Would you recommend this internship?
“I would highly recommend taking that initiative and asking, I believe I was lucky, however it has inspired me to always take that choice and ask because you really do not know until you ask.”
How were the people you worked with?
Andy Tonge was just amazing, he gave/gives me a lot of advice if required, and it is all very independent quite like doing a dissertation through choice, so I haven’t had the pleasure of meeting all the people behind the scenes of the WFA yet. Although, going over to Ypres did help in obtaining new contacts, and meeting new people who would benefit from my historical career.”
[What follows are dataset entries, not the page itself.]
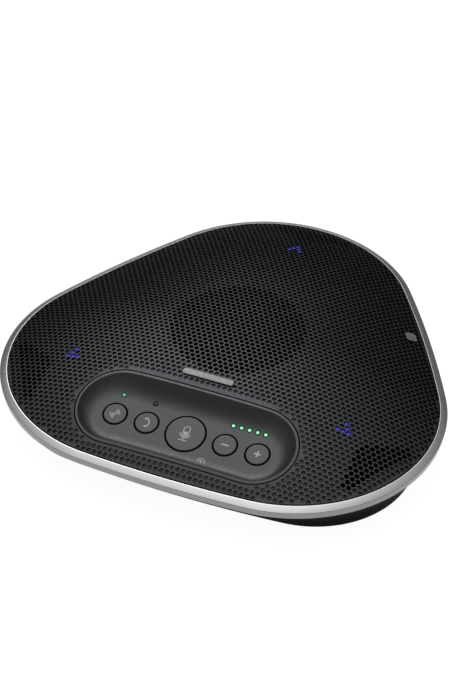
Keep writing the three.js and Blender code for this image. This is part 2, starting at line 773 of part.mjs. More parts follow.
// Move the origin from the three-fold axis to under the middle of the bounding box.
unit.position.y = (SIDE_DISTANCE - TIP_DISTANCE) / 2;

const speakerphone = new THREE.Group();
speakerphone.add(unit);

export default speakerphone;
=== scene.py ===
import math

import bmesh
import bpy
import numpy as np
from mathutils import Matrix, Vector
from mathutils.geometry import delaunay_2d_cdt


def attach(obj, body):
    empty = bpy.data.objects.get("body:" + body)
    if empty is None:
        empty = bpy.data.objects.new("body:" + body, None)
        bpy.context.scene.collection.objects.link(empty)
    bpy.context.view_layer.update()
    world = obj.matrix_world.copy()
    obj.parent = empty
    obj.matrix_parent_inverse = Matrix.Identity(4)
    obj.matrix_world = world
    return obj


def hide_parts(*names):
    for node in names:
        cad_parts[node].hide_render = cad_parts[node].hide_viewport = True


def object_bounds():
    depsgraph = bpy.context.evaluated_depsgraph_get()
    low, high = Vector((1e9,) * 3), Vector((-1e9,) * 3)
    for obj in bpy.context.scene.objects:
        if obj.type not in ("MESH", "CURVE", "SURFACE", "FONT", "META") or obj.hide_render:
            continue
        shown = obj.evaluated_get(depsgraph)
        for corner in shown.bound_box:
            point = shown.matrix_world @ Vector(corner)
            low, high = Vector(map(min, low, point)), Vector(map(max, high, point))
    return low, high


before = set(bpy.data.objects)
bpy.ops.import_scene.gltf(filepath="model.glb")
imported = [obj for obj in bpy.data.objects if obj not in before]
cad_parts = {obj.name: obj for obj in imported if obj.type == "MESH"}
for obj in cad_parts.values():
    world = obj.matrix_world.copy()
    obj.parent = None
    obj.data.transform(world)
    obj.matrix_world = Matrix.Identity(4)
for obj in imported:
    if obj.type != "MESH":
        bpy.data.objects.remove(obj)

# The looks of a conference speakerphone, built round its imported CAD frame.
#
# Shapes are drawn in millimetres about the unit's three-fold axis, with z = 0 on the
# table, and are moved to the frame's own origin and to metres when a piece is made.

CAD_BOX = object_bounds()

# ---- dimensions, as in the CAD

MM = 0.001
BODY_WIDTH = 231.0
BODY_HEIGHT = 44.0
CORNER_RADIUS = 77.8
SIDE_DISTANCE = 100.9
GAP = 0.3

RIM_HEIGHT = 22.8
RIM_FACE = 4.0
RIM_RISE = 1.7
RIM_SKIRT = 4.0
DOME_POWER = 2.25
GRILLE_WALL = 1.6

PANEL_HALF_LENGTH = 36.5
PANEL_RADIUS = 20.8
PANEL_Y = -68.0
PANEL_GROOVE = 0.5
PANEL_LIP = 1.4
PANEL_FLANK = 10.0
PANEL_WALL = 2.0
FLANK_POWER = 2.6
DISH_TILT = math.radians(16.2)
DISH_Y = -68.1
DISH_Z = RIM_HEIGHT + 5.1

INNER_BUTTON_X = 20.7
OUTER_BUTTON_X = 37.55
BIG_BUTTON_HOLE = 10.4
SMALL_BUTTON_HOLE = 6.4
BUTTON_GAP = 0.8
CAP_TOP = 0.3
STEM_RADIUS = 1.2
STEM_LOW = -6.2
LED_ROW = 11.55
LED_RADIUS = 0.95
LED_LOW = -9.8
LEVEL_LEDS = 5

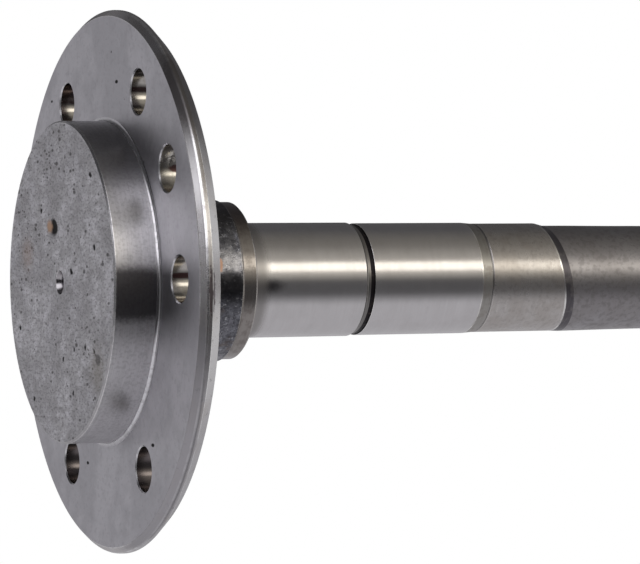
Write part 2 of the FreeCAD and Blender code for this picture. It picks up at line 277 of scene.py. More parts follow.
def turned_corners(sizes):
    """Return the corners of the turned outline, from the pilot's centre to the spline's centre."""
    pilot, face, rim, seat = sizes.pilot_radius, sizes.wheel_face, sizes.flange_radius, sizes.stud_seat
    front, rear = sizes.rim_front_chamfer, sizes.rim_rear_chamfer
    hub, collar, shoulder = sizes.hub_radius, sizes.collar_radius, sizes.shoulder
    seal, bearing, ring = sizes.seal_radius, sizes.bearing_radius, sizes.ring_radius
    relief, relief_end = sizes.relief_start, sizes.relief_start + sizes.relief_width
    relief_floor = seal - sizes.relief_depth
    mark_start, mark_floor = sizes.ring_start - sizes.tool_mark_width, ring - sizes.tool_mark_depth
    top, neck = sizes.total_length, sizes.neck_radius
    spline = sizes.spline_teeth * sizes.spline_module / 2 + sizes.spline_addendum
    spline_start = top - sizes.spline_length
    mouth, drill, depth = sizes.centre_mouth_radius, sizes.centre_drill_radius, sizes.centre_depth
    cone_depth = (mouth - drill) / math.tan(HALF_CONE_ANGLE)
    wall_depth = depth - drill / math.tan(HALF_POINT_ANGLE)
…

How do you feel about your experience?
“Lucky. That is probably the best way to describe it. Not many opportunities like this come up and this really is something that I believe can kick-start my career.”
What have you learned through this internship?
“I’ve learned to view History differently in a way. To really focus in on the micro-history, as that’s where the interesting stories lie. It is very similar my required task, as to what a certain assignment could be like so I’ve tried to not to make it seem so unknown by treating it like a piece of coursework.”
What was one of the best moments of your experience?
“Standing in a trench in Shrewsbury Forrest, nearly knee-deep in watery mud (thank god I always carry my Hunters in my car as you don’t know when they would be required), exploring where the German front line was on 31st July 1917. That and bringing back to life the soldiers who fought during the “Great War”, as the unquiet histories really should be brought back to life.”
Who should I contact if I want an internship in the Western Front Association?
“Andy Tonge (firstname.lastname@example.org) or just email the WFA, they are a very welcoming historical association”.
How did the university help you with your endeavors?
“The History Department was fantastic in the fact that they helped with fees when I went over to Belgium, so as a student that really took off some stress and made the opportunity for me to go over for the 99th Armistice more possible.”